Edited by Elisabeth Eitel.  Resources: QuickSilver Controls Inc.

Final note: Hybrid motor basics

Hybrid servomotors are based on high-pole-count permanent-magnet ac motors called microstepper motors when operated open loop. They have high continuous-torque ratings for their frame size and a high motor-quality factor (defined as the ratio of stationary torque to the square root of power). High torque capability means hybrid servomotors deliver full power over a wide range of speeds, from a few hundred to 4,000 rpm. That speed range means the motors pair well with belt drives and leadscrews (0.3 to 1-m leadscrews rated to a few hundred rpm to 1,500 rpm, for example) without needing gearheads. Put another way, a hybrid servomotor that outputs 100 W at 1,000 rpm can replace a conventional 500‑W servomotor with a flat torque curve and rated to 5,000 rpm.
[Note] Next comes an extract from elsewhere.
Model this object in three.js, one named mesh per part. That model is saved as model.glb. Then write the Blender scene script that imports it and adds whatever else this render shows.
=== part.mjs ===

That’s because a typical 500‑W servo is typically only rated to one-fifth continuous power at one-fifth top speed (and Power = speed · torque.) Alternatively, a smaller 100-W, 5,000-rpm servomotor would need a gearhead to match it to the lower speed load — adding cost, weight, and size.

Hybrid servomotors incorporate less rare-earth magnet material than other options and are made in vast quantities, so they cost less. What’s more, traditional lower-pole-count ac servos typically use three to 10 times their continuous-rated current to produce similar torque densities but with heat that significantly reduces allowable duty cycle. On the other hand, conventional servomotors are available in myriad sizes, and some have better efficiency than hybrid servomotors for certain speed/torque ranges. Plus, they’re available with much higher speed ranges. In contrast, stepmotors run open loop are cheap but typically run with a higher input power than is required if running closed loop; the extra torque availability adds to system margins to avoid lost steps, but contributes to motor heating. Open-loop steppers also exhibit low and mid-speed resonances so are usually operated at only one-third to one-half their torque capability, and certain speeds may need to be avoided to prevent lost steps.